Work instructions:
Only one span of the listing below is wanted: the lines from the one with "return nodes" through the one with "obj.matrix_world = Matrix.Identity(4)", reproduced exactly, both ends kept.

Source material:

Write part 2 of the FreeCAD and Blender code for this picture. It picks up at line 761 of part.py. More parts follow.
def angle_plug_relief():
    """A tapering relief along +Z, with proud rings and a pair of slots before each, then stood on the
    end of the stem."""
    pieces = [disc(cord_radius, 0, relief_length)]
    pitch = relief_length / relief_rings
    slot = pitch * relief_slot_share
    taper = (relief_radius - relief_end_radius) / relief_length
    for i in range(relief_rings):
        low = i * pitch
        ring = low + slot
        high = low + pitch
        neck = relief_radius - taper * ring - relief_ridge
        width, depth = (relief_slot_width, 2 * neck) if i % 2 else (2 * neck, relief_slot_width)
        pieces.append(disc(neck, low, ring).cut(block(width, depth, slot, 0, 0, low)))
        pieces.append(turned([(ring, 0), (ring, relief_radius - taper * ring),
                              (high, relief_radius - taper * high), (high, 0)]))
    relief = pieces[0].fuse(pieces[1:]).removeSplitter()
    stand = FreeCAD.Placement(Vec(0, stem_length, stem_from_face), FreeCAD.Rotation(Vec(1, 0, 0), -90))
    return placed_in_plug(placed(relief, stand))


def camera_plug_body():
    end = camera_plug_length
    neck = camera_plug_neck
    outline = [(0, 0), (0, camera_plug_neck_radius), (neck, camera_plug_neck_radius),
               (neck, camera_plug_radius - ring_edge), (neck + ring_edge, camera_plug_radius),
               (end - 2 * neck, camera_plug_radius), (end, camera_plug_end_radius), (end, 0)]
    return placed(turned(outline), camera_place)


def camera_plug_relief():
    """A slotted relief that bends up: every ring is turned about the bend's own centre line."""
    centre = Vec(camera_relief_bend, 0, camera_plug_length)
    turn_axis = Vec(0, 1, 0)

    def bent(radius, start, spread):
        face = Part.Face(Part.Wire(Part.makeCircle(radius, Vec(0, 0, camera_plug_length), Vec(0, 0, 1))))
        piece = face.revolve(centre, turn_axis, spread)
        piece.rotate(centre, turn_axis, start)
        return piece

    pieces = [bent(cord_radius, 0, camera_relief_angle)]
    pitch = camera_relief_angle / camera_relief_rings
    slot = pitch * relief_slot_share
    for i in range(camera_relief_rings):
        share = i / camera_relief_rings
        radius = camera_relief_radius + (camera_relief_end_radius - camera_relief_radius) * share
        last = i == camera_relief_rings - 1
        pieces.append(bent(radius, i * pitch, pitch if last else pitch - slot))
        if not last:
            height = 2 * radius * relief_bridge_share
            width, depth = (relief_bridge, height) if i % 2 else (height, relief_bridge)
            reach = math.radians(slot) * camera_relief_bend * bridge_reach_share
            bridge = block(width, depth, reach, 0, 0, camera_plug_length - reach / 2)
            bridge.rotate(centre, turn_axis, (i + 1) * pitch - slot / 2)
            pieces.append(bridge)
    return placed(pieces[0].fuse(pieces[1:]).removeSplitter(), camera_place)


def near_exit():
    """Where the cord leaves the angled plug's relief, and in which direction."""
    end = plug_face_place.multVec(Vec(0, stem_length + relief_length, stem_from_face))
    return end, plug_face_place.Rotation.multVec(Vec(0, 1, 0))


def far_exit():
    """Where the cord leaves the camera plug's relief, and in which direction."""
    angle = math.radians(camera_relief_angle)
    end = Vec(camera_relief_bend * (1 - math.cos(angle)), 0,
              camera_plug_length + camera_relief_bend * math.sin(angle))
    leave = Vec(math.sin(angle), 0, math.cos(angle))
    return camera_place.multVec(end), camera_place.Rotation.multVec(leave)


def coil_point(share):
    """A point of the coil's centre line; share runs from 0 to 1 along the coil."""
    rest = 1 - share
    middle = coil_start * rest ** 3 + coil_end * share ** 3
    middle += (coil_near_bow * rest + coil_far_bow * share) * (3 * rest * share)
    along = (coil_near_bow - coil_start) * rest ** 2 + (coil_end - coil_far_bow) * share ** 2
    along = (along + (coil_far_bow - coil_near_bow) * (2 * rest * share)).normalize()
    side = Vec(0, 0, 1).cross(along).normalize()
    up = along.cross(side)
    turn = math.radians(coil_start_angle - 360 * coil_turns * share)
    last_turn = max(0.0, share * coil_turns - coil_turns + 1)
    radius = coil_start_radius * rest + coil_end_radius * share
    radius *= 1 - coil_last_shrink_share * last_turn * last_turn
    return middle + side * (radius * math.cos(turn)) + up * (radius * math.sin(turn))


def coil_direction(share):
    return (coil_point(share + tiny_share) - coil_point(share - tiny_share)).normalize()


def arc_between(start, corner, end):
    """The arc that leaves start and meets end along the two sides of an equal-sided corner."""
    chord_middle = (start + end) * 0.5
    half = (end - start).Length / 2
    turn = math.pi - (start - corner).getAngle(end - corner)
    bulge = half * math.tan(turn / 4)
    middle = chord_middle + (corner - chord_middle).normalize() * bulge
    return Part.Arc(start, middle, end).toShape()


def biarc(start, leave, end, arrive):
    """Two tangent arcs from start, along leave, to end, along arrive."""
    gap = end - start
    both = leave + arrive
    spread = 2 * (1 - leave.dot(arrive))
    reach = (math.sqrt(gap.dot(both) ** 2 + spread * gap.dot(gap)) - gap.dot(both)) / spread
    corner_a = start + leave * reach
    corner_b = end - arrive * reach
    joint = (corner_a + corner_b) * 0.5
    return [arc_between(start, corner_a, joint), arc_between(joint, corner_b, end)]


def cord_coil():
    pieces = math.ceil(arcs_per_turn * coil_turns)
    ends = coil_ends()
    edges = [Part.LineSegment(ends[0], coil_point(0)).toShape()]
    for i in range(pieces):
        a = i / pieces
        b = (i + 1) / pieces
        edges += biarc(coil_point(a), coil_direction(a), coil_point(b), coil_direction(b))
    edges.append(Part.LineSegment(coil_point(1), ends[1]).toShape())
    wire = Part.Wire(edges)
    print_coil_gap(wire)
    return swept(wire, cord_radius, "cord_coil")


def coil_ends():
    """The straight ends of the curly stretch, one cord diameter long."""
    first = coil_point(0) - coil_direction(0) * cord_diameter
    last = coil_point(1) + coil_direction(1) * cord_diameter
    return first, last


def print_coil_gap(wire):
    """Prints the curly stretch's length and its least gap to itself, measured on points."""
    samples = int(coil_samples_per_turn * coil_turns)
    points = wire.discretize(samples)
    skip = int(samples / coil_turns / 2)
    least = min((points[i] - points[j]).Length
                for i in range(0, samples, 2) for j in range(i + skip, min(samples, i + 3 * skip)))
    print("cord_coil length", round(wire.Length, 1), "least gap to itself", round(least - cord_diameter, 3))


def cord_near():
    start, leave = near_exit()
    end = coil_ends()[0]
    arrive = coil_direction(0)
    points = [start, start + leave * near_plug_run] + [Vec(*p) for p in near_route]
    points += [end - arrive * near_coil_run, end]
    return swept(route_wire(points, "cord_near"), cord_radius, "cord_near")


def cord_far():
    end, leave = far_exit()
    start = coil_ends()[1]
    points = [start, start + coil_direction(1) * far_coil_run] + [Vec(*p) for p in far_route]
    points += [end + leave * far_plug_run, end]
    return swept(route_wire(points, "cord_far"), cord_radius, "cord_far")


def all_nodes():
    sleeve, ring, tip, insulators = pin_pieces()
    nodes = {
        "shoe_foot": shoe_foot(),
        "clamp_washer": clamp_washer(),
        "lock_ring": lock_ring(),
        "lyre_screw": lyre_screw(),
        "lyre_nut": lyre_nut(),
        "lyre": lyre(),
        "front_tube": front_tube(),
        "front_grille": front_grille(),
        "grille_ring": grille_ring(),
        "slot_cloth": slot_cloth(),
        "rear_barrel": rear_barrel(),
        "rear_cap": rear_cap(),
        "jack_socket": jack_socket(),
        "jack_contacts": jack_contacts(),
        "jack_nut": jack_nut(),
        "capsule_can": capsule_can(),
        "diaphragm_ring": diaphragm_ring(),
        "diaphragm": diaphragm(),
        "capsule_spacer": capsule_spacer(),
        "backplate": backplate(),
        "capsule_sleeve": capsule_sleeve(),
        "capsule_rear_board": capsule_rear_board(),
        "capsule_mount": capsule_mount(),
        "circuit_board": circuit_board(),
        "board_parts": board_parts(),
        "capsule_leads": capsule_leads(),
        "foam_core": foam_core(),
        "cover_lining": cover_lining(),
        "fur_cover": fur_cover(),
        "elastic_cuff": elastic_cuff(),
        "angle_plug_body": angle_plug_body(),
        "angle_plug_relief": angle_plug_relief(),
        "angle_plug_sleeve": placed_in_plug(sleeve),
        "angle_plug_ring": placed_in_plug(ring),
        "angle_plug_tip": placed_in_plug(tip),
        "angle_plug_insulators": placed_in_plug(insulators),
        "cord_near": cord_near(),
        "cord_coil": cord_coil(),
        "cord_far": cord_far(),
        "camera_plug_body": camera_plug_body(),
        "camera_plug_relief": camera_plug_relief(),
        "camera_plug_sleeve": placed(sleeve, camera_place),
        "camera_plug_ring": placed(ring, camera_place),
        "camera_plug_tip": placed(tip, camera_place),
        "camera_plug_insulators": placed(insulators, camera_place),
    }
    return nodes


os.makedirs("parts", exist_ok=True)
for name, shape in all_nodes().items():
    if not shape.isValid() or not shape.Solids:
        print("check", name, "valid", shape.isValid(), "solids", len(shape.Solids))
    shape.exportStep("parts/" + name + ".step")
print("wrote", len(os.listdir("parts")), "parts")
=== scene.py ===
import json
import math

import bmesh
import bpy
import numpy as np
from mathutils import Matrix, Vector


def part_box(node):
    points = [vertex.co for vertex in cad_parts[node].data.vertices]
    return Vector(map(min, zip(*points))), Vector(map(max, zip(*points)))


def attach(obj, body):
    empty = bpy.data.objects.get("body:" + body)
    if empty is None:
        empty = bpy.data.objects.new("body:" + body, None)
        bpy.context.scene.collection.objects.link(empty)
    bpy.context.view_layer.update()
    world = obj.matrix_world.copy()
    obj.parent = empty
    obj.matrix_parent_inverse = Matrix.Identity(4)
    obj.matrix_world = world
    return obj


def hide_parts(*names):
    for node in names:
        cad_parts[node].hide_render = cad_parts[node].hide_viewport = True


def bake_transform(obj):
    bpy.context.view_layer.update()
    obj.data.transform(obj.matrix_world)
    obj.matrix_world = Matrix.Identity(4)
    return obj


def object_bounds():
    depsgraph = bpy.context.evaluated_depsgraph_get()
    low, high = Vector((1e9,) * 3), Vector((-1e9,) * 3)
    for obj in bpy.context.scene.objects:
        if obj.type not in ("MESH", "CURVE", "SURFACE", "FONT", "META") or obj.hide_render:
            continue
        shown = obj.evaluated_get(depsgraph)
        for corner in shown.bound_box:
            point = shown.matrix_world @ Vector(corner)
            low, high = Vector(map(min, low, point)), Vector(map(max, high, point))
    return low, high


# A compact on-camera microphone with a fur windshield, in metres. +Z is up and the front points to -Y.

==

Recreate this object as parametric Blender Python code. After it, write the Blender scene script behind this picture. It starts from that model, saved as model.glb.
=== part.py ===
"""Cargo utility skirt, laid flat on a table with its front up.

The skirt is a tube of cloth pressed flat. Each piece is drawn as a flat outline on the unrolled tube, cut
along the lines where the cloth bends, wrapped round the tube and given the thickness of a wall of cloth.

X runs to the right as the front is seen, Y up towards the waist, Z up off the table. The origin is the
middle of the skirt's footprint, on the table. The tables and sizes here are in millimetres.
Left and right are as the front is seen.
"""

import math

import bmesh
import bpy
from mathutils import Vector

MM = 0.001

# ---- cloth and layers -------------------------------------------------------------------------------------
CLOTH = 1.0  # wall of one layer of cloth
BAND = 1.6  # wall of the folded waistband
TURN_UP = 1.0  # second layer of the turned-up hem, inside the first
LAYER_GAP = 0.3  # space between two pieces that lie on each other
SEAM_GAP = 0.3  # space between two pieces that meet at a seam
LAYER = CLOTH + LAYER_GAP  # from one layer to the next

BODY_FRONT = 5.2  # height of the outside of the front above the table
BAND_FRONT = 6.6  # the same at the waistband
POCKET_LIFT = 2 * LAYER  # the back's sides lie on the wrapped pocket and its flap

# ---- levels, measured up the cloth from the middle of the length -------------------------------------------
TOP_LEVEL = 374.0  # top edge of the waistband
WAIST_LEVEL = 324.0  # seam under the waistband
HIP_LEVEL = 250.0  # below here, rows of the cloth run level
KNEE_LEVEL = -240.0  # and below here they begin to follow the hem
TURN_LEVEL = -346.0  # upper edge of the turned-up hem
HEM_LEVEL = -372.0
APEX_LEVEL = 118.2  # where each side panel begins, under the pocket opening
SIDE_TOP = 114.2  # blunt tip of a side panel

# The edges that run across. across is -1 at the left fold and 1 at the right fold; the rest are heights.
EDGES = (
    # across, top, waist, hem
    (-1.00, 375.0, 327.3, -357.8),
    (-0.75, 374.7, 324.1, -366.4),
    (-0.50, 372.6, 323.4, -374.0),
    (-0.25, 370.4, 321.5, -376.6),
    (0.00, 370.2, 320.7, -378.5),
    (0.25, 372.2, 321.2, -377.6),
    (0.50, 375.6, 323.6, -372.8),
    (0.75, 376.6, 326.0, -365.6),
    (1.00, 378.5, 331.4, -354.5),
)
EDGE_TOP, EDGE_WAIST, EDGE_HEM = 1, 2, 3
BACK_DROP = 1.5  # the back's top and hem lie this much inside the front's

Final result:
    return nodes


os.makedirs("parts", exist_ok=True)
for name, shape in all_nodes().items():
    if not shape.isValid() or not shape.Solids:
        print("check", name, "valid", shape.isValid(), "solids", len(shape.Solids))
    shape.exportStep("parts/" + name + ".step")
print("wrote", len(os.listdir("parts")), "parts")
=== scene.py ===
import json
import math

import bmesh
import bpy
import numpy as np
from mathutils import Matrix, Vector


def part_box(node):
    points = [vertex.co for vertex in cad_parts[node].data.vertices]
    return Vector(map(min, zip(*points))), Vector(map(max, zip(*points)))


def attach(obj, body):
    empty = bpy.data.objects.get("body:" + body)
    if empty is None:
        empty = bpy.data.objects.new("body:" + body, None)
        bpy.context.scene.collection.objects.link(empty)
    bpy.context.view_layer.update()
    world = obj.matrix_world.copy()
    obj.parent = empty
    obj.matrix_parent_inverse = Matrix.Identity(4)
    obj.matrix_world = world
    return obj


def hide_parts(*names):
    for node in names:
        cad_parts[node].hide_render = cad_parts[node].hide_viewport = True


def bake_transform(obj):
    bpy.context.view_layer.update()
    obj.data.transform(obj.matrix_world)
    obj.matrix_world = Matrix.Identity(4)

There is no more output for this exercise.